Federal Fourth Quarter FY 2014 – Who’s Got the Money?

It’s that time of year again in the federal contracting world – the final quarter of the fiscal year, i.e. the Q4 “busy season.” After a rocky start to FY 2014, marked by budget impasses, shutdowns, continuing resolutions and sequestration, contracted spending appears to be catching up and may be on track for a record fourth quarter. Some federal departments will spend more than 40% of their contract dollars in the next few weeks.  

Due to the topsy-turvy environment over the last few years taking a bit of a historical perspective on spending may help to get a sense of what is likely in store for this Q4. According to their FPDS reported contracted spending over the last seven years, federal departments spent an average of 43.4% of their yearly discretionary budgets with contractors.

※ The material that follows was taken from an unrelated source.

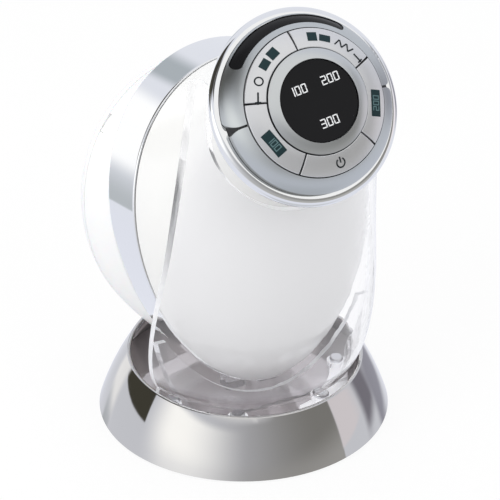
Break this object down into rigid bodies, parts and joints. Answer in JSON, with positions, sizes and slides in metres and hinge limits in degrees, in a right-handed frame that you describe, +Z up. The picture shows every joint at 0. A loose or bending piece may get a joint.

Applying that percentage to the enacted FY 2014 discretionary budget of $1.127 trillion means over $489 billion in contract spending would be spent in all of FY 2014. Further, from FY 2009-2013 federal departments reported spending about 32% of their yearly contract dollars in the fourth quarter. That means more than $156 billion of FY 2014 contracted spending is likely to be obligated in the last 12 weeks of the fiscal year. Given a slow start in Q1, the actual Q4 amount could be billions higher as agencies work to catch up.

So which departments and agencies are most likely to have big money to spend between now and the end of September?  Looking at total contract obligations over the last five fiscal years, the following 25 departments reported the largest overall contracted spending and make up 99% of the market. The chart below shows their average contracted spending in Q4.

Eight of the largest departments on average spend at least 40% of their contract dollars in the last fiscal quarter and the State Department averages nearly 60%. In average dollar amounts, the Army, Navy, Air Force and DoD will have the most to obligate. From the civilian side HHS, VA, DHS, Energy, and State will be the biggest Q4 spenders.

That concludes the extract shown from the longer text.